Il 27 luglio 1986 i Queen tennero un concerto destinato a cambiare per sempre la storia: per la prima volta, dopo anni, una band occidentale sfondò la cortina di ferro, riuscendo ad esibirsi in una città del blocco comunista, a Budapest. Durante l'incerto periodo della guerra fredda, con l'Europa divisa in due blocchi (sovietico da una parte e a trazione USA dall'altra), era impensabile che una band potesse fare un tour che toccasse ogni parte del globo. La cortina di ferro divideva due mondi distanti tra loro anni luce, non solo geograficamente ma soprattutto ideologicamente.
Sì, i Rolling Stones si erano esibiti a Varsavia nel 1967, ma il concerto dei Queen fu un evento totalmente diverso per dimensioni, numeri, organizzazione, ma soprattutto per il significato: una rockband occidentale con un frontman dalla personalità estremamente forte come Freddie Mercury, nonchè dichiaratamente omosessuale, riuscì ad esibirsi nella chiusa e arretrata Unione Sovietica. Fu un evento dalla portata dirompente.
Perchè Budapest
Fu Freddie Mercury a voler a tutti i costi che la band si esibisse in un Paese dell'Est europeo: voleva stupire, misurarsi con un pubblico diverso, cosa che già aveva fatto nel 1981, con il tour in Sud America. Ma Freddie voleva di più. Già qualche anno prima di quel magico 1986 la rock band inglese aveva cercato di esibirsi in Urss, non ottenendo però i permessi necessari.

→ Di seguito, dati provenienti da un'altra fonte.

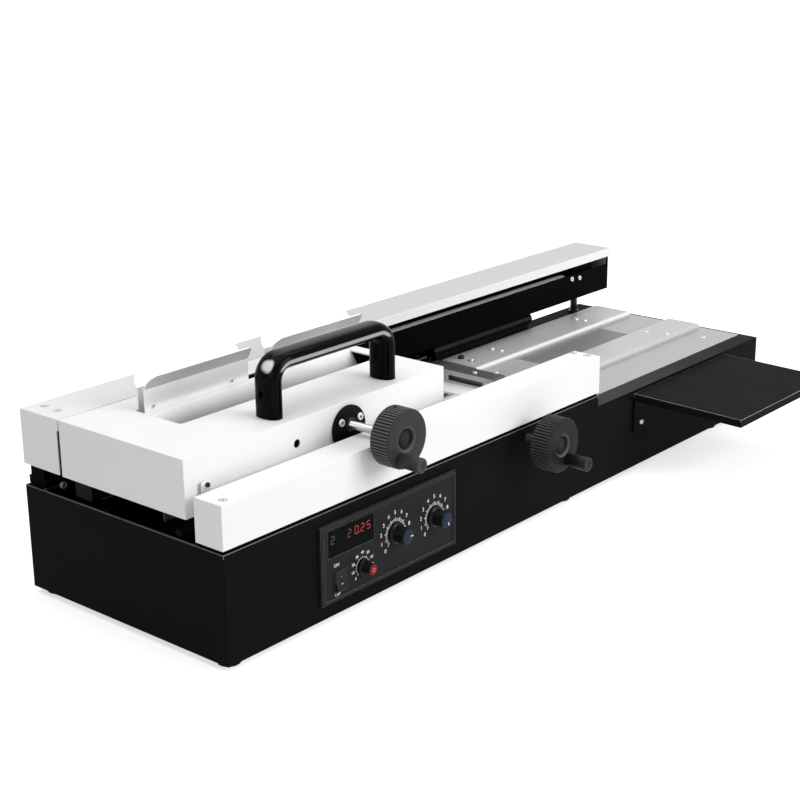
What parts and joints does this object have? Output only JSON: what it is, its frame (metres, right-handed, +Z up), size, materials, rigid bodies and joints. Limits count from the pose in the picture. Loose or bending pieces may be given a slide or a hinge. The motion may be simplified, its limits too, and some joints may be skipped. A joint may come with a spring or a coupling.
{
  "type": "perfect binding machine",
  "caption": "Bench-top perfect binding machine: a book clamp carriage slides along a rear beam past a milling cutter and glue roller to a cover nip station.",
  "frame": {"origin": "centre of the footprint's bounding box, on the bench plane under the rubber feet", "axes": "+X along the machine from the loading place to the nip station, +Y from the operator to the rear beam, +Z up"},
  "size_m": [1.028, 0.4544, 0.2748],
  "materials": {
    "black_paint": "fine-textured black powder coat",
    "white_paint": "satin white powder coat",
    "dark_paint": "dark grey enamel",
    "plated_steel": "zinc-plated and brushed",
    "polished_steel": "ground and polished",
    "aluminium": "milled and satin anodised",
    "black_plastic": "fine-grained moulded",
    "gloss_black": "gloss moulded",
    "rubber": "matt moulded",
    "display_filter": "clear dark red filter",
    "circuit_board": "green solder resist"
  },
  "bodies": {
    "base": {"base_chassis": "black_paint", "floor_plate": "black_paint", "deck_plate": "black_paint", "table_plate": "plated_steel", "platen": "plated_steel", "rear_nip_plate": "aluminium", "station_bracket": "dark_paint", "front_bar_cover": "white_paint", "front_bar_support": "black_paint", "beam_cover": "white_paint", "beam_channel": "black_paint", "guide_shaft": "polished_steel", "shaft_support_left": "aluminium", "shaft_support_right": "black_paint", "beam_bracket_left": "black_paint", "beam_post_right": "polished_steel", "cover_stop_bar": "black_paint", "jogging_plate": "plated_steel", "front_rail": "dark_paint", "cutter_motor": "dark_paint", "glue_tank": "white_paint", "heater_plate": "dark_paint", "gear_motor": "dark_paint", "control_panel": "black_plastic", "display_window": "display_filter", "control_board": "circuit_board", "front_leaf": "black_paint", "power_inlet": "black_plastic", "foot_front_left": "rubber", "foot_front_middle": "rubber", "foot_front_right": "rubber", "foot_rear_left": "rubber", "foot_rear_middle": "rubber", "foot_rear_right": "rubber"},
    "carriage": {"carriage_cover": "white_paint", "clamp_frame": "dark_paint", "rear_jaw": "dark_paint", "rear_guide_left": "polished_steel", "rear_guide_right": "polished_steel", "bush_block_left": "aluminium", "bush_block_right": "aluminium", "nut_flange": "black_paint", "carriage_handle": "gloss_black"},
    "front_jaw": {"front_jaw": "aluminium", "front_guide_left": "polished_steel", "front_guide_right": "polished_steel"},
    "clamp_screw": {"clamp_screw": "polished_steel", "clamp_handwheel": "black_plastic"},
    "clamp_crank": {"clamp_crank_knob": "black_plastic"},
    "nip_screw": {"nip_screw": "polished_steel", "nip_handwheel": "black_plastic"},
    "nip_crank": {"nip_crank_knob": "black_plastic"},
    "front_nip": {"front_nip_plate": "aluminium"},
    "heat_knob": {"heat_knob": "black_plastic"},
    "dial_knob_left": {"dial_knob_left": "black_plastic"},
    "dial_knob_right": {"dial_knob_right": "black_plastic"},
    "power_rocker": {"power_rocker": "gloss_black"},
    "glue_roller": {"glue_roller": "polished_steel"},
    "milling_cutter": {"milling_cutter": "polished_steel"}
  },
  "joints": [
    {"name": "carriage_slide", "type": "slide", "parent": "base", "child": "carriage", "axis": [1, 0, 0], "range_m": [0, 0.58]},
    {"name": "front_jaw_slide", "type": "slide", "parent": "carriage", "child": "front_jaw", "axis": [0, 1, 0], "range_m": [-0.03, 0.007]},
    {"name": "clamp_screw_turn", "type": "hinge", "parent": "front_jaw", "child": "clamp_screw", "pos_m": [-0.2821, -0.09625, 0.1826], "axis": [0, 1, 0], "range_deg": [-2160, 504]},
    {"name": "clamp_crank_spin", "type": "hinge", "parent": "clamp_screw", "child": "clamp_crank", "pos_m": [-0.29297, -0.11925, 0.16347], "axis": [0, 1, 0], "continuous": true},
    {"name": "front_nip_slide", "type": "slide", "parent": "base", "child": "front_nip", "axis": [0, 1, 0], "range_m": [0, 0.05]},
    {"name": "nip_screw_turn", "type": "hinge", "parent": "base", "child": "nip_screw", "pos_m": [-0.0305, -0.11525, 0.1103], "axis": [0, 1, 0], "range_deg": [0, 3600]},
    {"name": "nip_crank_spin", "type": "hinge", "parent": "nip_screw", "child": "nip_crank", "pos_m": [-0.02017, -0.13825, 0.09087], "axis": [0, 1, 0], "continuous": true},
    {"name": "heat_knob_turn", "type": "hinge", "parent": "base", "child": "heat_knob", "pos_m": [-0.323, -0.08525, 0.0487], "axis": [0, 1, 0], "range_deg": [-170, 100]},
    {"name": "left_dial_turn", "type": "hinge", "parent": "base", "child": "dial_knob_left", "pos_m": [-0.2705, -0.08725, 0.0691], "axis": [0, 1, 0], "range_deg": [-230, 40]},
    {"name": "right_dial_turn", "type": "hinge", "parent": "base", "child": "dial_knob_right", "pos_m": [-0.2055, -0.08725, 0.0673], "axis": [0, 1, 0], "range_deg": [-250, 20]},
    {"name": "power_rocker_tilt", "type": "hinge", "parent": "base", "child": "power_rocker", "pos_m": [-0.357, -0.07625, 0.0446], "axis": [1, 0, 0], "range_deg": [0, 16]},
    {"name": "glue_roller_turn", "type": "hinge", "parent": "base", "child": "glue_roller", "pos_m": [0.006, 0.12675, 0.0993], "axis": [0, 1, 0], "continuous": true},
    {"name": "milling_cutter_turn", "type": "hinge", "parent": "base", "child": "milling_cutter", "pos_m": [-0.089, 0.11725, 0.1133], "axis": [0, 0, 1], "continuous": true}
  ],
  "couplings": [
    {"joint": "clamp_screw_turn", "follows": "front_jaw_slide", "rad_per_m": 1256.6},
    {"joint": "nip_screw_turn", "follows": "front_nip_slide", "rad_per_m": 1256.6}
  ]
}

Emblematico quanto detto da Freddie Mercury nel 1985: "le autorità sovietiche pensavano che avremmo corrotto la gioventù, o qualcosa del genere". I permessi arrivarono poi nel 1986, in occasione del Magic Tour, la più imponente tournée dei Queen (e purtroppo ultima, prima della scomparsa di Freddie nel 1991). La scelta ricadde sull'Ungheria perché unico Paese sovietico in cui si era già iniziato a lavorare ad alcune timide riforme socio-economiche, garantendo così alla band un'accoglienza più morbida rispetto alla rigidità tipica dei Paesi comunisti.
Inoltre, dettaglio non da poco, in Ungheria esisteva già dal 1982 un fans club dei Queen, che, tra l'altro, potevano vantare di aver venduto un considerevole numero di dischi in tutta l'Europa dell'Est.
Il concerto
Le luci sul palcoscenico del Nepstadium di Budapest si accesero quindi il 27 luglio 1986. La scaletta era la stessa delle altre tappe del Magic Tour: i Queen irruppero sul palco sulle note di One Vision ed iniziarono ad esibirsi sulle note dei loro brani più amati: da Tie Your Mother Down a A Kind of Magic, da Under Pressure a I want to Break Free e poi Impromptu, Bohemian Rhapsody, Hammer To Fall, Radio Gaga, solo per citarne alcuni.
Più o meno a metà concerto poi, tra Love of My Life e Is This the World We Created...?, i Queen fecero un regalo ad un incredulo ed eccitato pubblico ungherese: eseguirono magistralmente il brano locale Tavaszi Szel Vizet Araszt. Non mancarono ovviamente le famosa improvvisazioni vocali di Freddie Mercury, durante le quali il frontman dei Queen duettava sempre con il pubblico, e l'inno nazionale inglese God Save the Queen, con cui la band chiudeva ogni suo concerto. Stavolta però fu diverso: l'inno nazionale di un Paese occidentale entrò, travolgente e irrefrenabile, in uno stadio comunista. Lo stesso Mercury si mostrò visibilmente emozionato, consapevole che quello che si era appena concluso non era stato un concerto come gli altri.
"Sapevamo che il concerto di Budapest sarebbe stato speciale, ma non immaginavamo che notte storica sarebbe stata" dichiararono, anni dopo, Roger Taylor e Brian May.
Grazie alla miriade di immagini e filmati raccolti dai cameramen che ripresero l'evento, l'anno dopo uscì in VHS "Hungarian Rhapsody: Queen Live in Budapest '86" (Varázslat - Queen Budapesten), documentario musicale contenente parte del concerto. Il film venne trasmesso poi nei cinema di tutto il mondo il 20 settembre 2012 (tranne in Italia in cui uscì in un'unica data, il 20 novembre) corretto, restaurato e rimasterizzato in alta definizione, per poi essere distribuito anche in DVD e Blu-ray, rendendo davvero indelebile quel concerto di luglio che cambiò la storia.